One thing to keep in mind is that the brain is not an OS, it is more of a FPGA (https://en.wikipedia.org/wiki/Field-programmable_gate_array) that is programmed by experience and life. Memory is very much dissociated all over the brain and in non-intuitive ways. For example the motor cortex deals with voluntary (non-reflexive) movement and is in the cortex near the top of your brain. However, given enough time and practice, these movements become controlled by the cerebellum, that little wrinkly thing hanging onto the back and bottom of your brainstem (https://en.wikipedia.org/wiki/Cerebellum#Learning).
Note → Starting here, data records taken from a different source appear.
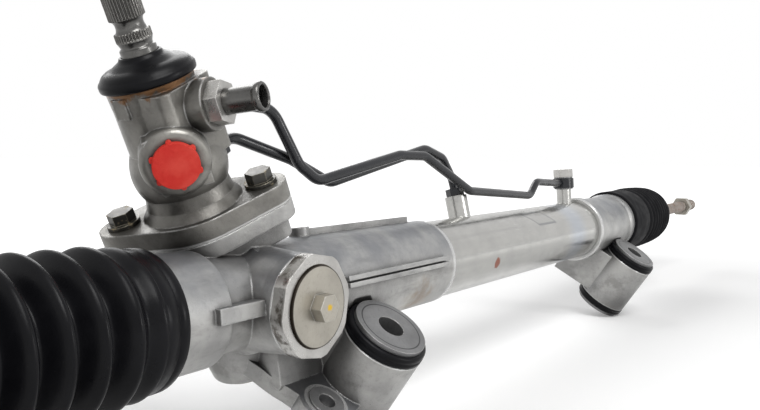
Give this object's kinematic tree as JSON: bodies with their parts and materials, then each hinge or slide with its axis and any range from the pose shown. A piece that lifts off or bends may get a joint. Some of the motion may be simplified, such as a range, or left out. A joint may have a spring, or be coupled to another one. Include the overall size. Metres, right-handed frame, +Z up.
{
  "type": "steering rack",
  "caption": "Hydraulic rack and pinion steering gear: ribbed alloy housing, steel cylinder tube, valve tower, folded rubber boots and tie rods.",
  "frame": {"origin": "centre of the near mount bush's bore", "axes": "+X along the rack bar from the near boot to the far boot, +Z up, the guide plug faces -Y"},
  "size_m": [1.248, 0.1144, 0.2367],
  "materials": {
    "cast_aluminium": "cast, light grey, machined rims",
    "tower_casting": "cast, darker grey with oily stains",
    "bright_steel": "drawn and polished",
    "grey_steel": "matt turned",
    "dark_steel": "oiled dark steel",
    "dark_bolt": "black oxide",
    "zinc_steel": "zinc plated, dull, some rust",
    "rusty_steel": "bare steel with light rust",
    "black_tube": "blue black coated",
    "black_rubber": "satin black",
    "seal_plastic": "low friction plastic",
    "red_plastic": "bright red moulded"
  },
  "bodies": {
    "housing": {"rack_housing": "cast_aluminium", "cylinder_tube": "bright_steel", "end_housing": "cast_aluminium", "valve_housing": "tower_casting", "flange_bolts": "dark_bolt", "flange_seal_ring": "black_rubber", "dust_cap": "black_rubber", "upper_oil_seal": "black_rubber", "upper_shaft_bearing": "bright_steel", "pinion_oil_seal": "black_rubber", "pinion_upper_bearing": "bright_steel", "pinion_lower_bearing": "bright_steel", "pinion_bottom_cap": "zinc_steel", "guide_spring": "bright_steel", "guide_plug": "zinc_steel", "guide_lock_nut": "zinc_steel", "near_boot": "black_rubber", "far_boot": "black_rubber", "near_mount_rubber": "black_rubber", "far_mount_rubber": "black_rubber", "near_mount_sleeve": "grey_steel", "far_mount_sleeve": "grey_steel", "lug_insert": "grey_steel", "front_transfer_tube": "black_tube", "rear_transfer_tube": "black_tube", "tube_nuts": "black_tube", "banjo_eye": "black_tube", "banjo_washers": "grey_steel", "banjo_bolt": "zinc_steel", "return_pipe": "dark_steel", "return_union_nut": "zinc_steel", "inner_rack_seal": "seal_plastic", "end_bushing": "seal_plastic", "outer_rack_seal": "black_rubber", "bushing_snap_ring": "dark_bolt"},
    "rack": {"rack_bar": "bright_steel", "piston": "dark_steel", "piston_ring": "seal_plastic", "piston_snap_rings": "dark_bolt", "near_ball_socket": "dark_steel", "far_ball_socket": "dark_steel", "socket_lock_washers": "grey_steel"},
    "near_seat": {"near_ball_seat": "seal_plastic"},
    "near_rod": {"near_tie_rod": "rusty_steel", "near_jam_nut": "zinc_steel", "near_boot_clip": "dark_bolt"},
    "far_seat": {"far_ball_seat": "seal_plastic"},
    "far_rod": {"far_tie_rod": "rusty_steel", "far_jam_nut": "zinc_steel", "far_boot_clip": "dark_bolt"},
    "pinion": {"pinion": "bright_steel", "pinion_nut": "zinc_steel", "valve_sleeve": "bright_steel", "valve_sleeve_rings": "seal_plastic", "torsion_bar": "bright_steel"},
    "input": {"input_shaft": "dark_steel"},
    "guide": {"rack_guide": "cast_aluminium", "guide_liner": "seal_plastic"},
    "cap": {"port_cap": "red_plastic"}
  },
  "joints": [
    {"name": "rack_slide", "type": "slide", "parent": "housing", "child": "rack", "axis": [1, 0, 0], "range_m": [-0.06, 0.06], "deforming": ["near_boot", "far_boot"]},
    {"name": "pinion_turn", "type": "hinge", "parent": "housing", "child": "pinion", "pos_m": [-0.0565, 0.04425, 0.04424], "axis": [-0.4163, 0, 0.9092], "range_deg": [-455, 455]},
    {"name": "input_twist", "type": "hinge", "parent": "pinion", "child": "input", "pos_m": [-0.0565, 0.04425, 0.04424], "axis": [-0.4163, 0, 0.9092], "range_deg": [-7, 7], "stiffness_Nm_per_rad": 80},
    {"name": "near_rod_swing_vertical", "type": "hinge", "parent": "rack", "child": "near_seat", "pos_m": [-0.2375, 0.02625, 0.04424], "axis": [0, 1, 0], "range_deg": [-20, 20], "deforming": ["near_boot"]},
    {"name": "near_rod_swing_level", "type": "hinge", "parent": "near_seat", "child": "near_rod", "pos_m": [-0.2375, 0.02625, 0.04424], "axis": [0, 0, 1], "range_deg": [-20, 20], "deforming": ["near_boot"]},
    {"name": "far_rod_swing_vertical", "type": "hinge", "parent": "rack", "child": "far_seat", "pos_m": [0.5945, 0.02625, 0.04424], "axis": [0, -1, 0], "range_deg": [-20, 20], "deforming": ["far_boot"]},
    {"name": "far_rod_swing_level", "type": "hinge", "parent": "far_seat", "child": "far_rod", "pos_m": [0.5945, 0.02625, 0.04424], "axis": [0, 0, -1], "range_deg": [-20, 20], "deforming": ["far_boot"]},
    {"name": "guide_lift", "type": "slide", "parent": "housing", "child": "guide", "axis": [0, -1, 0], "range_m": [0, 0.0002], "stiffness_N_per_m": 20000},
    {"name": "port_cap_pull", "type": "slide", "parent": "housing", "child": "cap", "axis": [-0.6084, -0.7431, -0.2785], "range_m": [0, 0.012]}
  ],
  "couplings": [
    {"joint": "pinion_turn", "follows": "rack_slide", "rad_per_m": 131.58}
  ]
}
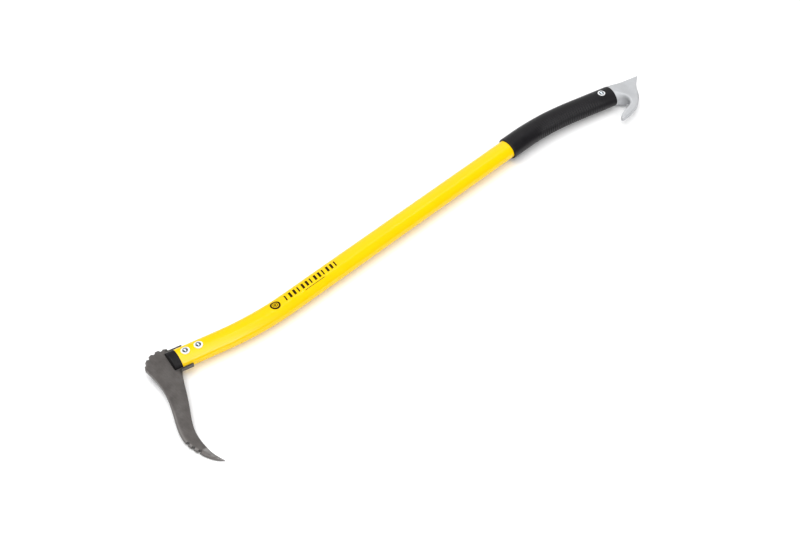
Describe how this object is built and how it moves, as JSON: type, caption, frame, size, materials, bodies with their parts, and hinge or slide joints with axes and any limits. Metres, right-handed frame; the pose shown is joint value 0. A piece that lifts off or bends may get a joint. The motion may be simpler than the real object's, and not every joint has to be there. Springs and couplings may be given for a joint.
{
  "type": "forestry sappie",
  "caption": "Timber pickaroon: toothed forged beak on an S-bent oval tube handle, with a rubber sleeve and a cast end hook.",
  "frame": {"origin": "bottom centre of the tool's bounding box, with the tool lying on its side", "axes": "+X along the middle of the handle from the blade to the grip, +Y away from the side that the blade and the hook point to, +Z across the tool's flat side"},
  "size_m": [1.0646, 0.2158, 0.0364],
  "materials": {
    "forged_steel": "dark tempered forging, lighter where it is ground",
    "yellow_coat": "satin yellow powder coat on aluminium",
    "black_plastic": "matte moulded plastic",
    "black_rubber": "fine-grained rubber with ribs on the blade side",
    "cast_aluminium": "tumbled casting, pale satin grey",
    "zinc_steel": "bright zinc plate"
  },
  "bodies": {
    "root": {"sappie_blade": "forged_steel", "handle_tube": "yellow_coat", "tang_shim_upper": "black_plastic", "tang_shim_lower": "black_plastic", "grip_sleeve": "black_rubber", "end_hook": "cast_aluminium", "grip_rivet": "zinc_steel", "grip_washer_upper": "zinc_steel", "grip_washer_lower": "zinc_steel", "head_rivet_front": "zinc_steel", "head_rivet_rear": "zinc_steel", "head_washer_front_upper": "zinc_steel", "head_washer_front_lower": "zinc_steel", "head_washer_rear_upper": "zinc_steel", "head_washer_rear_lower": "zinc_steel"}
  },
  "joints": []
}
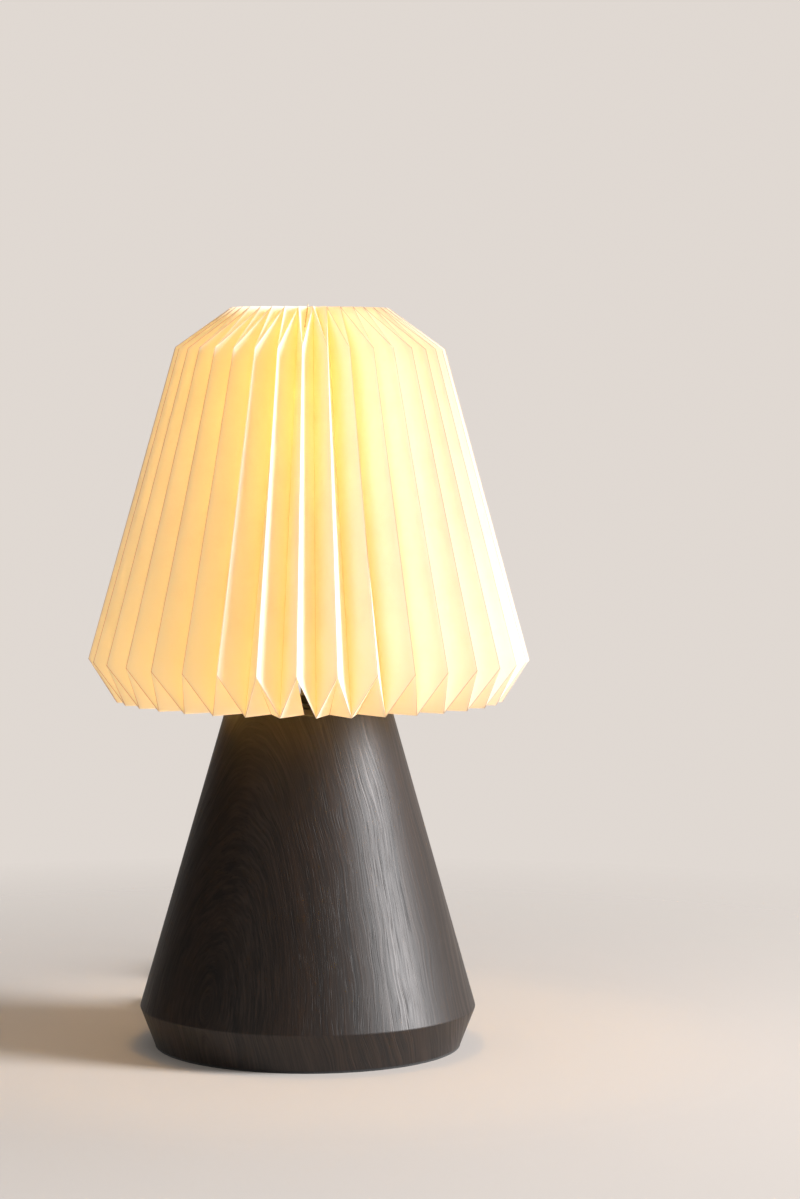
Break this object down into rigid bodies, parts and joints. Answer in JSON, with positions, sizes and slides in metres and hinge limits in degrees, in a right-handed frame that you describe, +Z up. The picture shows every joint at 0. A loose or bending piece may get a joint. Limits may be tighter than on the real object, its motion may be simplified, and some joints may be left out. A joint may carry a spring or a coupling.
{
  "type": "table lamp",
  "caption": "Table lamp with a dark turned wooden cone base and a lit, pleated paper shade over a screw-in bulb, on a mains cord with an in-line switch.",
  "frame": {"origin": "on the standing surface, under the axis of the base and the shade", "axes": "+Z up along the lamp's axis; the shade's seam faces -Y; the cord leaves the base at +Y; +X to the viewer's right"},
  "size_m": [0.2654, 0.4497, 0.4462],
  "materials": {
    "dark_wood": "satin, fine dark grain",
    "felt": "matte black felt",
    "steel": "zinc-plated",
    "holder_plastic": "matte black",
    "porcelain": "unglazed white",
    "brass": "plain",
    "carrier_wire": "white powder coat",
    "shade_paper": "matte, translucent",
    "clear_thread": "clear nylon",
    "bulb_metal": "nickel-plated",
    "bulb_black": "glossy black",
    "bulb_white": "white",
    "bulb_opal": "opal, lit warm white",
    "cord_sheath": "charcoal sheath",
    "cord_plastic": "fine matte charcoal",
    "rocker_plastic": "satin dark grey",
    "pin_metal": "nickel-plated"
  },
  "bodies": {
    "lamp": {"base_body": "dark_wood", "foot_pad": "felt", "stem_tube": "steel", "stem_washer": "steel", "stem_nut_lower": "steel", "stem_cover": "steel", "stem_nut_upper": "steel", "holder_cap": "holder_plastic", "holder_skirt": "holder_plastic", "holder_core": "porcelain", "holder_shell": "brass", "holder_contact": "brass", "terminal_screw_1": "brass", "terminal_screw_2": "brass", "shade_ring_lower": "holder_plastic", "inner_cord": "cord_sheath", "cord_stop": "cord_plastic", "cord_gland": "cord_plastic", "mains_cord": "cord_sheath", "switch_cord": "cord_sheath", "plug_cord": "cord_sheath", "cord_coil": "cord_sheath", "cord_tie": "cord_plastic", "switch_lower": "cord_plastic", "switch_upper": "cord_plastic", "switch_screw_1": "steel", "switch_screw_2": "steel", "plug_body": "cord_plastic", "plug_pin_1": "pin_metal", "plug_pin_2": "pin_metal"},
    "clamp_ring": {"shade_ring_clamp": "holder_plastic"},
    "carrier": {"carrier_collar": "carrier_wire", "carrier_arm_1": "carrier_wire", "carrier_arm_2": "carrier_wire", "carrier_arm_3": "carrier_wire", "carrier_top_ring": "carrier_wire"},
    "shade": {"shade_panel_1": "shade_paper", "shade_panel_2": "shade_paper", "shade_panel_3": "shade_paper", "shade_panel_4": "shade_paper", "shade_panel_5": "shade_paper", "shade_panel_6": "shade_paper", "shade_panel_7": "shade_paper", "shade_panel_8": "shade_paper", "shade_panel_9": "shade_paper", "shade_panel_10": "shade_paper", "shade_panel_11": "shade_paper", "shade_panel_12": "shade_paper", "gathering_thread": "clear_thread"},
    "bulb": {"bulb_contact": "bulb_metal", "bulb_insulator": "bulb_black", "bulb_cap": "bulb_metal", "bulb_housing": "bulb_white", "bulb_board": "bulb_metal", "bulb_globe": "bulb_opal"},
    "rocker": {"switch_rocker": "rocker_plastic"}
  },
  "joints": [
    {"name": "carrier_turn", "type": "hinge", "parent": "lamp", "child": "carrier", "pos_m": [0, 0, 0.2671], "axis": [0, 0, 1], "continuous": true},
    {"name": "shade_lift", "type": "slide", "parent": "carrier", "child": "shade", "axis": [0, 0, 1], "range_m": [0, 0.26]},
    {"name": "ring_unscrew", "type": "slide", "parent": "lamp", "child": "clamp_ring", "axis": [0, 0, 1], "range_m": [0, 0.01]},
    {"name": "bulb_unscrew", "type": "slide", "parent": "lamp", "child": "bulb", "axis": [0, 0, 1], "range_m": [0, 0.032]},
    {"name": "rocker_press", "type": "hinge", "parent": "lamp", "child": "rocker", "pos_m": [-0.0155, 0.305, 0.0159], "axis": [0, 1, 0], "range_deg": [-18, 0]}
  ]
}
Abuse has a much longer history than just the social ones the we humans experience. Though your description of the mechanisms that may underlie this and the reasoning behind it is cloudy, I would assume that the evolutionary pressure to disassociate mentally is a preserved one throughout evolution. We can see this most memorably with dogs that learn to roll over or become head-shy, this may be a form of the behavior that has been with mammals and manifests itself similarly though not in the same way for each species. Also, our view of slavery is distorted and brutal, Roman slave laws were permissive in the later years of the empire (https://en.wikipedia.org/wiki/Slavery_in_ancient_Rome#Treatm...) and even allowed legal redress of the slave to the master. If we evolved in this system, then most humans had to be slaves from the point of view of genes. This is possible, though not probable.